- Your task: Only one stretch of the data below should be repeated: the lines from the line containing "degrees, drawbar hinge" through the line containing "before = set(bpy.data.objects)", inclusive, exactly as they are.

════

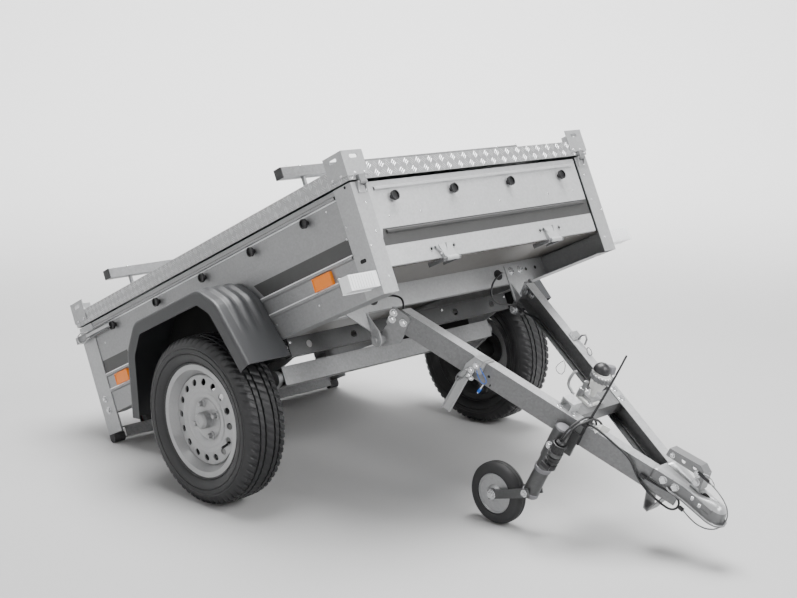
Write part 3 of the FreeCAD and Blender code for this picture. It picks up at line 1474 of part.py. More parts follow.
def make_leads():
    """Electric leads: a loop from each grommet, a run along each beam, and two to the plug."""
    lip = d.front_beam_face + d.grommet_lip
    low = d.beam_top - d.beam_height
    clip_left = (252, low - 6)
    clip_right = (beam_line(-1, d.right_clip, Size.of(21))[1], d.right_clip_up)
    loop = [
        BOX.place(lip, d.grommet_at, d.grommet_up),
        BOX.place(503, 293, 198),
        BOX.place(519, 268, 195),
        BOX.place(525, 236, 185),
        BOX.place(523, 207, 166),
        BOX.place(519, 190, 140),
        BOX.place(518, 189, 114),
        BOX.place(525, 202, 94),
        BOX.place(536, 226, 87),
        DRAWBAR.place(d.left_clip - 26, *clip_left),
        DRAWBAR.place(d.left_clip - 0.3, *clip_left),
    ]
    Cord("lead_left_loop", BOX, d.lead_radius, loop)
    joint_up = low + d.beam_gauge + 10
    long_run = [
        DRAWBAR.place(d.left_clip + 12, *clip_left),
        DRAWBAR.place(95, 248, 56),
        DRAWBAR.place(119, 244, 66),
        beside(1, 148, 24, 69),
        beside(1, 776, 19, 65),
        beside(1, 806, 20, 67),
        DRAWBAR.place(832, 35, 72),
        DRAWBAR.place(845, 10, 76),
        DRAWBAR.place(842, -19, 76),
        DRAWBAR.place(822, -41, 73),
        beside(-1, 792, 21, 70),
        beside(-1, 758, 17, 68),
        beside(-1, 722, 17, joint_up - 1),
        beside(-1, d.joint_front, 18, joint_up),
    ]
    Cord("lead_left", DRAWBAR, d.lead_radius, long_run)
    arch = [
        BOX.place(lip, -d.grommet_at, d.grommet_up),
        DRAWBAR.place(-88, -291, 92),
        DRAWBAR.place(-68, -270, 108),
        DRAWBAR.place(-42, -256, 117),
        DRAWBAR.place(-15, -266, 114),
        DRAWBAR.place(d.right_clip - 25, *clip_right),
        DRAWBAR.place(d.right_clip - 0.3, *clip_right),
    ]
    Cord("lead_right_loop", BOX, d.lead_radius, arch)
    hidden = [
        beside(-1, d.right_clip + 12, 21, d.right_clip_up),
        beside(-1, 110, 20, 103),
        beside(-1, 190, 19, 94),
        beside(-1, 275, 18, 84),
        beside(-1, 360, 18, 76),
        beside(-1, 445, 18, 70),
        beside(-1, 525, 18, 67),
        beside(-1, 590, 18, 68),
        beside(-1, d.joint_rear, 18, joint_up),
    ]
    Cord("lead_right", DRAWBAR, d.lead_radius, hidden)
    plug_at = d.leg_at + d.plug_ahead
    plug_out = -(d.leg_out + d.plug_out)
    for name, shift, start in (("plug_lead_rear", -5.5, 652), ("plug_lead_front", 5.5, 670)):
        along = (2 * plug_at + start) / 3 + shift
        rise = 0 if shift < 0 else 5
        strand = [
            beside(-1, start, 45, low + d.beam_gauge + 20),
            beside(-1, start, 46, 103),
            beside(-1, start - 1, 40, 126 + rise),
            DRAWBAR.place((plug_at + start) / 2 + shift / 2 + 2, -97, 147 + rise),
            DRAWBAR.place(along, -123, 154 + rise),
            DRAWBAR.place(along - 1, -151, 151 + rise),
            DRAWBAR.place(plug_at + shift + 1, -177, 137 + rise),
            DRAWBAR.place(plug_at + shift, plug_out + 5, 113 + rise),
            DRAWBAR.place(plug_at + shift, plug_out, d.plug_high),
        ]
        Cord(name, DRAWBAR, d.lead_radius, strand)


def make_safety_cable():
    """Coated cable along the near beam, turned back to a ferrule, and the steel rope from it."""
    coated = [
        beside(-1, d.band_at + 12, -6, 138),
        DRAWBAR.place(676, -121, 141),
        DRAWBAR.place(706, -111, 136),
        DRAWBAR.place(738, -101.5, 129),
        DRAWBAR.place(770, -91, 123),
        DRAWBAR.place(800, -81.5, 110),
        DRAWBAR.place(826, -73, 84),
        DRAWBAR.place(852, -65, 65),
        DRAWBAR.place(880, -56.5, 53),
        DRAWBAR.place(908, -47.5, 46),
        DRAWBAR.place(932, -40.5, 43),
        DRAWBAR.place(953, -35, 43.5),
        DRAWBAR.place(967, -31.5, 57.5),
        DRAWBAR.place(967, -31.5, 77.5),
        DRAWBAR.place(953, -35, 91.5),
        DRAWBAR.place(932, -41.5, 92.5),
        DRAWBAR.place(906, -50, 90),
        DRAWBAR.place(880, -57.5, 89),
        beside(-1, 855, -6, 88),
    ]
    Cord("safety_cable", DRAWBAR, d.lead_radius, coated)
    rope = [
        DRAWBAR.place(986, -32, 69),
        DRAWBAR.place(1011, -28, 61),
        DRAWBAR.place(1039, -22, 57),
        DRAWBAR.place(1066, -15, 63),
        DRAWBAR.place(1087, -9, 80),
        DRAWBAR.place(1097, -6, 105),
        DRAWBAR.place(1096, -6, 131),
        DRAWBAR.place(1084, -9, 154),
        DRAWBAR.place(1062, -13, 171),
        DRAWBAR.place(1035, -17, 182),
        DRAWBAR.place(1004, -19, 188),
    ]
    Cord("safety_rope", DRAWBAR, d.wire_radius, rope)


def make_lanyard():
    """A short string in a narrow loop, with both of its ends on the near clasp's lever."""
    loop = [
        beside(-1, 303, -8, 90),
        beside(-1, 310, -13, 86),
        beside(-1, 318, -15, 79),
        beside(-1, 326.5, -15, 72.5),
        beside(-1, 335, -15, 67),
        beside(-1, 343, -15, 68),
        beside(-1, 346.5, -15, 75),
        beside(-1, 343.5, -15, 83),
        beside(-1, 336, -15, 90.5),
        beside(-1, 327, -15, 97),
        beside(-1, 317, -13, 101.5),
        beside(-1, 309, -8, 104),
    ]
    Cord("pin_lanyard", DRAWBAR, d.string_radius, loop)


def make_all():
    make_floor()
    make_side_panels()
    make_posts()
    make_cross_members()
    make_feet()
    make_axle()
    make_wheels()
    make_mudguards()
    make_boards()
    make_board_hinges()
    make_lid()
    make_lid_hinges()
    make_lid_lugs()
    make_crossbars()
    make_knobs()
    make_reflectors()
    make_lamps()
    make_latches()
    make_hinge_plates()
    make_grommets()
    make_beams()
    make_drawbar_brackets()
    make_tie()
    make_coupling()
    make_strap_foot()
    make_tip_locks()
    make_jack()
    make_jockey()
    make_plug()
    make_cable_clips()
    make_leads()
    make_safety_cable()
    make_lanyard()


def check_and_write():
    """Stop if anything failed, then write each piece to its own STEP file."""
    doc.recompute()
    failed = [thing.Name for thing in doc.Objects if {"Invalid", "Error"} & set(thing.State)]
    if failed:
        raise RuntimeError(f"these objects failed: {failed}")
    for piece in Piece.made:
        shape = piece.body.Shape
        if shape.isNull() or not shape.isValid():
            raise RuntimeError(f"{piece.name} has no valid shape")
    os.makedirs(PARTS_FOLDER, exist_ok=True)
    for piece in Piece.made:
        piece.body.Shape.exportStep(os.path.join(PARTS_FOLDER, f"{piece.name}.step"))
    print(f"tip {TIP.value:.3f} degrees, drawbar hinge at {DRAWBAR.x.value:.2f}, {DRAWBAR.z.value:.2f}")
    print(f"fork {FORK.pitch.value:.3f} degrees at {FORK.x.value:.2f}, {FORK.z.value:.2f}")


make_all()
check_and_write()
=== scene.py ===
"""A small tipping trailer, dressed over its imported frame.

The box stands tipped back on its rear feet, the drawbar reaches down to the ground in
front, and every surface gets its zinc, rubber, plastic or enamel from shader nodes.
Places on the box are millimetres along it, across it and above the wheel axis; places
on the drawbar are measured from its hinge. Shaders, cords and the studio work in metres.
"""

from __future__ import annotations

import logging
import math
from collections.abc import Callable, Sequence
from dataclasses import dataclass, field
from enum import Enum
from functools import cache
from typing import ClassVar

import bmesh
import bpy
import numpy as np
from mathutils import Matrix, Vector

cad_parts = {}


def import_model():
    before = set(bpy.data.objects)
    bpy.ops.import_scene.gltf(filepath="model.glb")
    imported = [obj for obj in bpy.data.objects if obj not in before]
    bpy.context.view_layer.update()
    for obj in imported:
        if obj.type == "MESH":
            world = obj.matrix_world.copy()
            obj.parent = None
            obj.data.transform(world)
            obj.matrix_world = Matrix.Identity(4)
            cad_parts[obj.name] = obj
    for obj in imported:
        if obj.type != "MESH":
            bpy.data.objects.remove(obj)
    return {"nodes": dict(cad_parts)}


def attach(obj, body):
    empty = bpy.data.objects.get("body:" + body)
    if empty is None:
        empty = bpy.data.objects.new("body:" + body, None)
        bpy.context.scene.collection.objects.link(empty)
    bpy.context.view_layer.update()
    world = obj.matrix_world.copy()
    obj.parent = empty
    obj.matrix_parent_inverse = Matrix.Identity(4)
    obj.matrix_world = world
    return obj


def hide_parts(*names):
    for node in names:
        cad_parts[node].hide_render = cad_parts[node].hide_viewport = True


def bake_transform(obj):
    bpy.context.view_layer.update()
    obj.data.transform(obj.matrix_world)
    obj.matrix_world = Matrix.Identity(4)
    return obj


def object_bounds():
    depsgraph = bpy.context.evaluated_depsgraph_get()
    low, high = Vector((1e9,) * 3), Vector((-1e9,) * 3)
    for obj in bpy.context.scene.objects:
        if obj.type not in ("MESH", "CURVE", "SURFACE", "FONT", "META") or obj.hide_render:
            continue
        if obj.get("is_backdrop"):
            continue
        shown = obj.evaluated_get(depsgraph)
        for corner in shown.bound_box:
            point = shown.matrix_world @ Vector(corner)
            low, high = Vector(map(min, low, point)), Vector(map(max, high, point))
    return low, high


log = logging.getLogger("trailer")
PHOTO_SIZE = (797, 598)
MM = 0.001
SIDES = (-1, 1)
AHEAD = (1, 0, 0)
BEHIND = (-1, 0, 0)
UP = (0, 0, 1)
Spot = tuple[float, float, float]
Points = Sequence[Sequence[float]] | np.ndarray
Link = bpy.types.NodeSocket


@dataclass(frozen=True)
class Place:
    """A frame that a group of pieces is measured in: its origin and its pitch about Y."""

    x: float
    z: float
    pitch: float

    def world(self, points: Points) -> np.ndarray:
        """Turn local points into world points.

        With pitch p, x is the origin's + along cos p + up sin p, and z is the origin's
        - along sin p + up cos p.

        Args:
            points: (along, across, up) in millimetres, any leading shape.

        Returns:
            The same array in metres in the world.
        """
        along, across, up = np.moveaxis(np.asarray(points, float) * MM, -1, 0)
        cosine, sine = math.cos(self.pitch), math.sin(self.pitch)
        x = self.x + along * cosine + up * sine
        return np.stack([x, across, self.z - along * sine + up * cosine], axis=-1)


WORLD = Place(0.0, 0.0, 0.0)
BOX = Place(-0.24097, 0.267, -math.radians(24.798))
BAR = Place(0.174978, 0.537387, math.radians(27.15))
FORK = Place(0.648473, 0.130487, -math.radians(15.384))


class Body(Enum):
    """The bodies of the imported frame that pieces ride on."""

    BOX = "box"
    RIGHT_WHEEL = "wheel_right"
    LEFT_WHEEL = "wheel_left"
    LID = "lid"
    FRONT_BOARD = "front_board"
    TAILGATE = "tailgate"
    DRAWBAR = "drawbar"
    LEG = "jockey_leg"
    FORK = "jockey_fork"
    JOCKEY = "jockey_wheel"


WHEELS = (("right", -1, Body.RIGHT_WHEEL), ("left", 1, Body.LEFT_WHEEL))


def unit(vectors: Points) -> np.ndarray:
    """Vectors with their lengths made one."""
    return np.asarray(vectors, float) / np.linalg.norm(vectors, axis=-1, keepdims=True)


def turns(count: int) -> np.ndarray:
    """Angles that share a full turn evenly."""
    return np.linspace(0.0, 2.0 * math.pi, count, endpoint=False)


def ring(radius: np.ndarray | float, up: float, count: int) -> np.ndarray:
    """Points (r cos t, r sin t, up) round the third axis."""
    turn = turns(count)
    return np.c_[radius * np.cos(turn), radius * np.sin(turn), np.full(count, up)]


def travelled(path: np.ndarray) -> np.ndarray:
    """The length of a path so far, at each of its points."""
    return np.r_[0.0, np.cumsum(np.linalg.norm(np.diff(path, axis=0), axis=1))]


def resampled(path: Points, at: np.ndarray, known: np.ndarray | None = None) -> np.ndarray:
    """A path's points at other stations.

    Args:
        path: Points of any dimension.
        at: The stations that are wanted.
        known: The stations of the path's own points, or nothing to count them from nought.

    Returns:
        Points on the straights between the path's own.
    """
    known = np.arange(len(path)) if known is None else known
    return np.stack([np.interp(at, known, column) for column in np.asarray(path, float).T], axis=1)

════

- Task output:
    print(f"tip {TIP.value:.3f} degrees, drawbar hinge at {DRAWBAR.x.value:.2f}, {DRAWBAR.z.value:.2f}")
    print(f"fork {FORK.pitch.value:.3f} degrees at {FORK.x.value:.2f}, {FORK.z.value:.2f}")


make_all()
check_and_write()
=== scene.py ===
"""A small tipping trailer, dressed over its imported frame.

The box stands tipped back on its rear feet, the drawbar reaches down to the ground in
front, and every surface gets its zinc, rubber, plastic or enamel from shader nodes.
Places on the box are millimetres along it, across it and above the wheel axis; places
on the drawbar are measured from its hinge. Shaders, cords and the studio work in metres.
"""

from __future__ import annotations

import logging
import math
from collections.abc import Callable, Sequence
from dataclasses import dataclass, field
from enum import Enum
from functools import cache
from typing import ClassVar

import bmesh
import bpy
import numpy as np
from mathutils import Matrix, Vector

cad_parts = {}


def import_model():
    before = set(bpy.data.objects)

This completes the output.